Lebih Berharga Kekayaan Alam Daripada Manusia
The Jakarta Post, dalam editorialnya yang tampaknya banyak menginspirasi media internasional dalam meliput bencana ini dengan pedas mengeritik lambatnya respons pemerintah. Lewat tulisan dengan judul The Death of Papuans yang dilengkapi foto bayi-bayi yang tengah antre di sebuah rumah sakit, The Jakarta Post menyindir respons Jakarta yang menyalahkan pemerintah daerah dan menyebutnya sebagai "blame game."
The Jakarta Post juga mempertanyakan fakta bahwa pemerintah sudah mendeteksi adanya wabah tersebut pada bulan September, namun perlu empat bulan kemudian baru ada aksi yang diambil.
"Mempertimbangkan adanya empat bulan sejak adanya peringatan akan krisis kesehatan pertama kali dikemukakan, mungkin pertanyaan nyata adalah ini: Siapa sesungguhnya yang peduli? Bukankah wabah yang skalanya lebih kecil dari ini akan menyebabkan keributan yang jauh lebih besar di kalangan netizen jika terjadi, katakanlah, di Jawa atau Sumatra?," demikian The Jakarta Post.
The Jakarta Post juga menyindir sikap kebanyakan orang Indonesia yang lebih cepat bereaksi bila mendengar berita ada orang Papua yang menaikkan bendera Bintang Kejora, bukan oleh kondisi menyakitkan seperti yang terjadi saat ini.
"Sedikit yang mempertanyakan penangkapan, penyiksaan dan penembakan terhadap pemrotes Papua, tanpa mempertanyakan mengapa ada orang di provinsi miskin yang menuntut kemerdekaan. Sebagaimana kritik di antara orang Papua yang berulang kali dikatakan, kebanyakan orang Indonesia lebih memperhatikan tanah (Papua) yang kaya daripada saudara-saudari Melanesia mereka yang tinggal sangat jauh dari ibu kota dan daerah lainnya yang lebih maju."

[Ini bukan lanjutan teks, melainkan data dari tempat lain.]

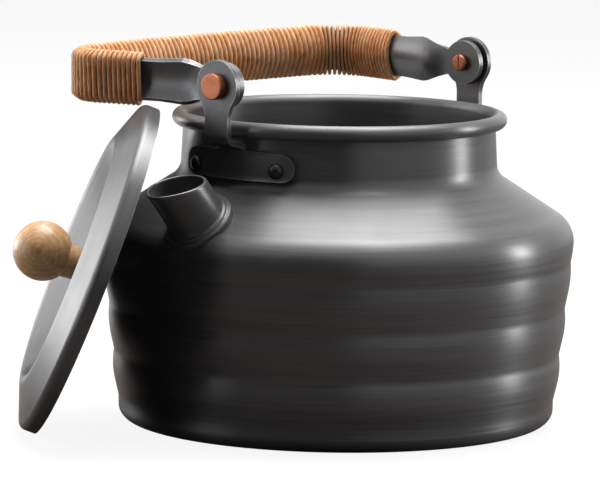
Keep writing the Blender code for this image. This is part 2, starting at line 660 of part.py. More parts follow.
def handle_frame(path, lengths, along):
    """A point on the strip's middle line and its heading, at a distance from the front eye."""
    x = float(np.interp(along, lengths, [point[0] for point in path]))
    y = float(np.interp(along, lengths, [point[1] for point in path]))
    turn = float(np.interp(along, lengths, [point[2] for point in path]))
    return x, y, turn


def strip_crown(across, end_distance):
    """How far the strip bulges inwards at a place across it, and the slope of its face there."""
    grown = min(max((end_distance - STRIP_NECK) / (STRIP_FLARE - STRIP_NECK), 0), 1)
    share = across / (STRIP_WIDTH / 2)
    bulge = STRIP_CROWN * grown
    return bulge * (1 - share ** 2), math.atan(2 * bulge * share / (STRIP_WIDTH / 2))


def make_handle(pivot):
    """The strip, cut flat with its two eyes, then bent to the hoop."""
    path = handle_path()
    lengths = path_lengths(path)
    total = lengths[-1]
    half = STRIP_WIDTH / 2
    notch = math.degrees(math.acos(STRIP_NECK / STRIP_EYE_RADIUS))
    eye = arc(0, 0, STRIP_EYE_RADIUS, 360 - notch, notch, 18)
    flare = half + STRIP_FLARE_LIP
    near = [(STRIP_FLARE + 10 * MM, half), (STRIP_FLARE, flare)] + eye[::-1]
    near += [(STRIP_FLARE, -flare), (STRIP_FLARE + 10 * MM, -half)]
    far = [(total - x, -y) for x, y in near]
    outline = near + far

    def place(along, across, depth):
        x, y, turn = handle_frame(path, lengths, along)
        end_distance = min(along, total - along)
        if end_distance < 0:
            y += end_distance
        crown, slope = strip_crown(across, end_distance)
        shift = (depth - STRIP_SHEET / 2) * math.cos(slope) - crown
        lean = (depth - STRIP_SHEET / 2) * math.sin(slope)
        return Vector((x - shift * math.cos(turn) - HANDLE_CENTRE_X, y + shift * math.sin(turn),
                       across - lean))

    ramp = [STRIP_NECK, (STRIP_NECK + STRIP_FLARE) / 2, STRIP_FLARE]
    ends = ramp + [total - value for value in ramp]
    shape = bend_flat(outline, ends + lengths[1:-1], CROWN_CUTS, STRIP_SHEET, place)
    handle = add_object("bail_handle", shape, "coated_steel", smooth_angle=50)
    handle.parent = pivot
    for name, eye_x in (("front_eye_cutter", FRONT_EYE_X), ("rear_eye_cutter", REAR_EYE_X)):
        middle = Vector((eye_x, 0, PIVOT_HEIGHT))
        reach = Vector((4 * MM, 0, 0))
        drill(name, handle, PIVOT_HOLE_RADIUS, middle - reach, middle + reach)
    return handle


def strip_section():
    """The crowned strip's cross-section, (across, depth outwards), from its outer side round."""
    half = STRIP_WIDTH / 2

    def corner(across, side):
        crown, slope = strip_crown(across, STRIP_FLARE)
        reach = side * STRIP_SHEET / 2
        return across - reach * math.sin(slope), reach * math.cos(slope) - crown

    inner = [corner(across, -1) for across in [half] + CROWN_CUTS[::-1] + [-half]]
    return [corner(-half, 1), corner(half, 1)] + inner


def wrap_section():
    """The cord's centre line round the strip for one turn: (across, depth, share of the turn)."""
    gap = CORD_DIAMETER / 2 + CLEARANCE
    corners = strip_section()
    points = []
    for i, here in enumerate(corners):
        before = corners[i - 1]
        after = corners[(i + 1) % len(corners)]
        facing = math.atan2(here[0] - before[0], before[1] - here[1])
        turn = (facing - math.atan2(after[0] - here[0], here[1] - after[1])) % (2 * math.pi)
        parts = 2 if turn > math.radians(60) else 1
        reach = gap / math.cos(turn / parts / 2)
        for k in range(parts):
            angle = facing - turn * (k + 0.5) / parts
            points.append((here[0] + reach * math.cos(angle), here[1] + reach * math.sin(angle)))
    lengths = path_lengths(points + points[:1])
    return [(across, depth, length / lengths[-1]) for (across, depth), length in zip(points, lengths)]


def wrap_points():
    """The winding's centre line: a flattened helix that follows the handle's strip."""
    path = handle_path()
    lengths = path_lengths(path)
    start = WRAP_START
    end = lengths[-1] - WRAP_START
    pitch = (end - start) / WRAP_TURNS
    section = wrap_section()
    stops = [(turn, *stop) for turn in range(WRAP_TURNS) for stop in section]
    # The last turn ends with one more run across the outer side, as the first one starts
    stops += [(WRAP_TURNS, *stop) for stop in section[:2]]
    points = []
    for turn, across, depth, share in stops:
        x, y, heading = handle_frame(path, lengths, start + (turn + share) * pitch)
        points.append(Vector((x - depth * math.cos(heading) - HANDLE_CENTRE_X,
                              y + depth * math.sin(heading), across)))
    return points


def least_gap_between_turns(points):
    """The least distance between the winding's turns, less the cord's diameter."""
    line = []
    for low, high in zip(points, points[1:]):
        for k in range(4):
            line.append(low.lerp(high, k / 4))
    line = np.array([tuple(point) for point in line])
    skip = 4 * 5
    least = 1.0
    for i in range(len(line) - skip):
        rest = line[i + skip:i + skip + 80]
        least = min(least, float(np.sqrt(((rest - line[i]) ** 2).sum(axis=1)).min()))
    return least - CORD_DIAMETER


def make_wrap(pivot):
    """One unbroken cord wound round the strip between the two bare ends."""
    points = wrap_points()
    curve = bpy.data.curves.new("handle_wrap", "CURVE")
    curve.dimensions = "3D"
    curve.bevel_depth = CORD_DIAMETER / 2
    curve.bevel_resolution = 1
    curve.use_fill_caps = True
    spline = curve.splines.new("POLY")
    spline.points.add(len(points) - 1)
    for slot, point in zip(spline.points, points):
        slot.co = (*point, 1)
    curve.materials.append(material("waxed_cord"))
    wrap = bpy.data.objects.new("handle_wrap", curve)
    bpy.context.scene.collection.objects.link(wrap)
    wrap.parent = pivot
    gap = least_gap_between_turns(points)
    print(f"handle_wrap: {WRAP_TURNS} turns, least gap between turns {gap / MM:.2f} mm",
          "over the limit" if gap > LEAST_TURN_GAP else "UNDER THE LIMIT")
    return wrap


# Lid and knob

def lid_outline():
    """The lid's sheet, (radius, height) from its middle out: dish, crest ring, edge and skirt."""
    top = [(SCREW_HOLE_RADIUS, -LID_DISH)]
    top += rounded([
        (0, -LID_DISH, 0),
        (LID_DISH_RADIUS, -LID_DISH, 3.0 * MM),
        (LID_CREST_RADIUS, 0, 2.5 * MM),
        (LID_RADIUS, 0, LID_EDGE + LID_SHEET / 2),
        (LID_RADIUS, -LID_SKIRT, 0),
    ], steps=2)[1:]
    under = offset(top, -LID_SHEET)
    under[-1] = (LID_RADIUS - LID_SHEET, -LID_SKIRT)
    return top + under[::-1]


def lid_lean():
    """The lean at which the lid's top edge stays below the folded handle, or the least lean."""
    top = PIVOT_HEIGHT - LID_TOP_BELOW_PIVOT - CLEARANCE
    across = math.hypot(2 * LID_RADIUS, LID_SKIRT)
    lean = math.atan2(LID_SKIRT, 2 * LID_RADIUS) + math.acos(min(1.0, top / across))
    return max(lean, LID_LEAST_LEAN)


def lid_frame():
    """The lid's place: its skirt on the floor, the back of its dish against the belly."""
    lean = lid_lean()
    heading = Vector((-math.cos(LID_TURN), math.sin(LID_TURN), 0))
    normal = heading * math.cos(lean) + Vector((0, 0, math.sin(lean)))
    sideways = Vector((heading.y, -heading.x, 0))
    height = CLEARANCE + LID_RADIUS * math.cos(lean) + LID_SKIRT * math.sin(lean)
    outline = lower_outline(rib_points=3, curve_points=3)
    belly = max(r * math.cos(lean) + z * math.sin(lean) for r, z in outline)
    dish_back = belly + CLEARANCE + LID_DISH + LID_SHEET
    distance = (dish_back - height * math.sin(lean)) / math.cos(lean)
    origin = heading * distance + sideways * LID_ALONG_BELLY + Vector((0, 0, height))
    return frame_along(origin, normal)


def make_lid(frame):
    """The dished lid."""
    return add_object("lid", turned(lid_outline(), LID_STEPS), "anodised_aluminium", frame)


def make_knob(frame):
    """The wooden ball, its short neck and thin foot, with a blind hole for the screw."""
    seat = -LID_DISH + CLEARANCE
    ball = seat + KNOB_RISE - CLEARANCE
    neck_meets = math.degrees(math.acos(KNOB_NECK_RADIUS / KNOB_BALL_RADIUS))
    outline = [(0, seat), (KNOB_FOOT_RADIUS, seat), (KNOB_FOOT_RADIUS, seat + KNOB_FOOT / 2),
               (KNOB_FOOT_RADIUS - 0.8 * MM, seat + KNOB_FOOT),
               (KNOB_NECK_RADIUS + 0.5 * MM, seat + 2.6 * KNOB_FOOT)]
    outline += arc(0, ball, KNOB_BALL_RADIUS, -neck_meets, 90, 8)[:-1]
    outline.append((0, ball + KNOB_BALL_RADIUS))
    knob = add_object("knob", turned(outline, 24), "beech", frame, smooth_angle=50)
    axis = frame.col[2].to_3d()
    drill("knob_hole_cutter", knob, SCREW_HOLE_RADIUS, frame @ Vector((0, 0, seat - 3 * MM)),
          frame @ Vector((0, 0, 0)) + axis * (screw_tip() + CLEARANCE), 14)
    return knob


def screw_tip():
    """Height of the screw's tip above the lid's crest ring."""
    return -LID_DISH - LID_SHEET - WASHER_SHEET - 2 * CLEARANCE + SCREW_LENGTH


def make_knob_fixing(frame):
    """The washer and the pan-head screw under the lid's dish."""
    lid_back = -LID_DISH - LID_SHEET
    washer_low = lid_back - CLEARANCE - WASHER_SHEET
    ring_object("knob_washer", WASHER_RADIUS, SCREW_HOLE_RADIUS, WASHER_SHEET,
                frame @ Matrix.Translation((0, 0, washer_low)), "steel", 18)
    under_head = washer_low - CLEARANCE
    outline = [(0, under_head - SCREW_HEAD), (SCREW_HEAD_RADIUS * 0.7, under_head - SCREW_HEAD),
               (SCREW_HEAD_RADIUS, under_head - SCREW_HEAD * 0.55), (SCREW_HEAD_RADIUS, under_head),
               (SCREW_RADIUS, under_head), (SCREW_RADIUS, screw_tip() - 1 * MM), (0, screw_tip())]
    add_object("knob_screw", turned(outline, 14), "steel", frame, smooth_angle=50)


def build():
    """Clears the scene and makes every piece."""
    for old in list(bpy.data.objects):
        bpy.data.objects.remove(old, do_unlink=True)
    make_body()
    make_spout()
    for end, ear_face_x in (("front", FRONT_EAR_FACE), ("rear", REAR_EAR_FACE)):
        make_bracket(f"{end}_bracket", ear_face_x)
        make_pivot_rivet(f"{end}_pivot_rivet", ear_face_x)
        make_friction_washer(f"{end}_pivot_washer", ear_face_x)
    for name, direction in foot_rivet_directions():
        make_foot_rivet(name, direction)
    pivot = bpy.data.objects.new("handle_pivot", None)
    pivot.location = (HANDLE_CENTRE_X, 0, PIVOT_HEIGHT)
    bpy.context.scene.collection.objects.link(pivot)
    bpy.context.view_layer.update()
    make_handle(pivot)
    make_wrap(pivot)
    frame = lid_frame()
    make_lid(frame)
    make_knob(frame)
    make_knob_fixing(frame)
    print("lid centre", [round(value / MM, 1) for value in frame.translation],
          "normal", [round(value, 4) for value in frame.col[2][:3]],
          "lean", round(math.degrees(lid_lean()), 3))


build()
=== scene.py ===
# %% [markdown]
# # A camp kettle with a cord-wrapped handle
#
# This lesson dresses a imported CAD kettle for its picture. The CAD model gives every piece its place
# and its size. Here each piece is made again with finer curves and rounded edges, gets a material
# with real detail, and is told which moving body carries it.

# %% Load the frame
import json
import math
import random

import bmesh
import bpy
import numpy as np
from mathutils import Matrix, Vector

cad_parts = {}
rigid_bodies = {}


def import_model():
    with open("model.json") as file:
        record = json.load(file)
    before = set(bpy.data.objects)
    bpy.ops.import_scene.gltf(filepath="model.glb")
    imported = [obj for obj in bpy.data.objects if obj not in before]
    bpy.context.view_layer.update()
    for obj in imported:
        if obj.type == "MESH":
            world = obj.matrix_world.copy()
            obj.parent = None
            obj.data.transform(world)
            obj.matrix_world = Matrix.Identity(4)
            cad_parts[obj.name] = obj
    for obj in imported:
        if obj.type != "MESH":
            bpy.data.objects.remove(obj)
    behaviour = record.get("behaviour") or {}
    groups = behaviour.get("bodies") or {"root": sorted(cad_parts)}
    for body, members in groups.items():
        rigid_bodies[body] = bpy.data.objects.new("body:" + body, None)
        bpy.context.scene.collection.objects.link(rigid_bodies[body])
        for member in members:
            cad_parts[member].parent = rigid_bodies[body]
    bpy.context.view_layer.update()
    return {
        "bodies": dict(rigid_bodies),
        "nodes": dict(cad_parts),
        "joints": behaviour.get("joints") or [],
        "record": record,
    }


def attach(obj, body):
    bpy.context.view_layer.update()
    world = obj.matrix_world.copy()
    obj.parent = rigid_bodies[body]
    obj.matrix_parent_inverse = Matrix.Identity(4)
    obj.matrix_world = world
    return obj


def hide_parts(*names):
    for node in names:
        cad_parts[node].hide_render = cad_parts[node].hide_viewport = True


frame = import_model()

MM = 0.001
scene = bpy.context.scene
scene.view_settings.view_transform = "Standard"

# %% [markdown]
# ## Camera
#
# The picture was taken from 1.5 m away and 15 cm above the rim, with a long lens. A long lens keeps
# the ellipses of the mouth and the lid flat. The kettle is turned 50 degrees to the camera, so the
# places of lamps and cards are easiest to say in the camera's own directions: right, away and up.

# %% Camera
VIEW_TURN = math.radians(50)
CAMERA_DISTANCE = 1.5
CAMERA_HEIGHT = 0.2534
YAW, PITCH, ROLL = -0.0082, 0.1294, -0.0132
SENSOR_WIDTH = 36.0
FOCAL_LENGTH = 279.36
CLIP_START = 0.05


def from_view(right, away, up):
    """A point or direction said as right, away from the camera and up, in the kettle's frame."""
    c, s = math.cos(VIEW_TURN), math.sin(VIEW_TURN)
    return Vector((right * c + away * s, -right * s + away * c, up))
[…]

LSM dan Media Internasional Dihambat
Aktivis Human Right Watch, yang diwawancarai oleh The Australian, Andreas Harsono, mengatakan wabah mematikan seperti sangat sering terjadi di Papua. Dan hal itu terus berulang.
"Ini terjadi lagi dan terjadi lagi, setiap tahun ada wabah seperti ini dan setiap kali pula ada simpati yang melimpah, tetapi kemudian tidak ada perubahan," kata dia, sebagaimana dikutip oleh The Australian.

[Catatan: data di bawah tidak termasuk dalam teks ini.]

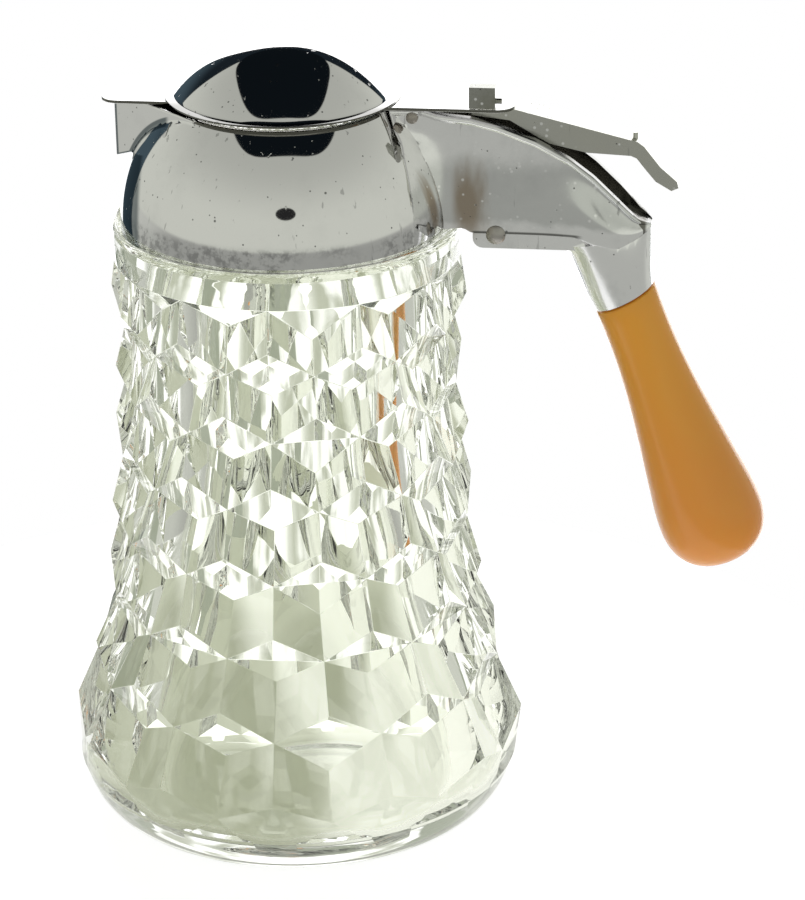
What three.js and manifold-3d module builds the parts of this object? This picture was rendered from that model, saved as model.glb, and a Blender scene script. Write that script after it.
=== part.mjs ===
// Syrup dispenser: pressed glass jar with a stacked-cube relief, domed metal cap with a prow spout,
// sliding lid worked by a thumb lever, and a moulded grip carried by a sheet-metal housing.
// Millimetres, +Z up. The jar's axis is Z, its underside is Z = 0, the handle points along +X.
import * as THREE from "three";
import { mergeVertices } from "three/addons/utils/BufferGeometryUtils.js";
import Module from "manifold-3d";

const wasm = await Module();
wasm.setup();

// Jar
const COLUMNS = 12; // cubes around the jar
const PATTERN_TURN = 1.8; // degrees from the handle to the first column
const ROW_Z = [95.5, 84.0, 72.9, 61.4, 49.0, 36.1, 23.5, 10.2]; // rings where six edges meet
const ROW_R = [28.3, 26.8, 27.1, 28.0, 28.9, 30.2, 33.8, 36.6];
const NOSE_RISE = 4.7; // outer corner of each cube, above its ring
const NOSE_OUT = 1.5;
const PIT_DROP = 4.05; // inner corner of each cube, below its ring
const PIT_IN = 2.6;
const SEAM_EVERY = 4; // columns between mould seams
const SEAM_COLUMN = 3; // half column that has the first seam
const SEAM_DROP = 2.0; // the inner corner sits lower on a seam
const LAST_NOSE = { r: 38.0, z: 14.0 };
const BASE_CURVE = [[37.2, 7.0], [35.9, 3.4], [34.4, 1.1], [32.9, 0]];
const BAND_R = 27.9;
const BAND_CURVE = [[28.05, 97.0], [28.05, 99.0], [27.9, 100.5], [27.55, 101.2], [27.15, 101.2], [27.0, 99.7]];
const NECK_R = 24.6;
const NECK_TOP = 106.0;
const BORE = [[21.9, 106.0], [22.2, 100.0], [22.6, 94.0], [22.6, 62.0], [24.4, 48.0], [26.2, 36.0],
  [29.2, 24.0], [31.3, 16.0], [32.7, 9.0], [32.3, 6.1], [30.2, 4.8], [24.0, 4.3]];
const FLOOR_Z = 4.2;
const ROUND = 48; // sides of the jar's plain rings

// Cap
const CAP_R = 26.5;
const CAP_CENTRE_Z = 101.2;
const CAP_WALL = 0.7;
const CAP_BOTTOM = 100.0;
const CAP_TOP = 121.0;
const SPOUT_TIP_X = -27.3;
const SPOUT_SLOPE = 0.9; // sideways run of a spout wall per millimetre towards the jar
const SPOUT_KEEL_Z = 110.4;
const SPOUT_KEEL_RISE = 0.5;
const SPOUT_ROOT_X = -12;
const CAP_SIDES = 60;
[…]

Peneliti sosial, Victoria Fanggidae, dikutip oleh The Australian, mengatakan bahkan dibandingkan dengan provinsi seperti Kalimantan dan Nusa Tenggara, dimana kasus kekurangan gizi cukup tinggi, kematian karena wabah dan kurang gizi di Papua lebih tinggi.
Penyebabnya adalah medan yang berat, juga cara hidup masyarakat Asmat yang semi berpindah-pindah membuat sulit bagi pekerja kesehatan mencapainya. Juga tingkat vaksinasi di Asmat hanya 17,3 persen tahun lalu.

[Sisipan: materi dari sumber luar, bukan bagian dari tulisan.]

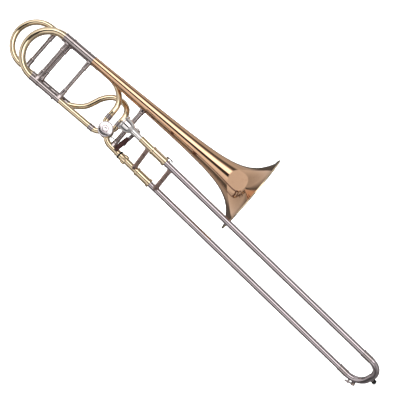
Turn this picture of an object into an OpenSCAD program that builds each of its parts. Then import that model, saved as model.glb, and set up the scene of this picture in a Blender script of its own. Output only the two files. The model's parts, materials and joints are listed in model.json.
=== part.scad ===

Berbagai upaya, menurut dia, telah dilakukan pemerintah. Tetapi tenaga yang tersedia sangat kurang.
Namun, Andreas Harsono melihat ada hambatan utama lainnya. Ia menyebut restriksi akses bagi lembaga bantuan internasional dan media untuk masuk ke Papua. Mereka membutuhkan proses izin berbulan-bulan untuk bisa masuk ke Papua.
Menurut Andreas, perihal parahnya kondisi kesehatan di Papua, sudah diketahui cukup luas. Pelapor Khusus PBB tentang Hak Atas Kesehatan, Dainius Puras mengatakan hal itu. Saat ke berkunjung ke Papua April tahun lalu, Puras mengatakan ia sangat prihatin tentang kondisi kesehatan etnis Papua, yang dua kali berisiko terjangkit HIV/AIDS dibandingkan penduduk lainnya. Pada saat yang sama infeksi baru terus bertambah.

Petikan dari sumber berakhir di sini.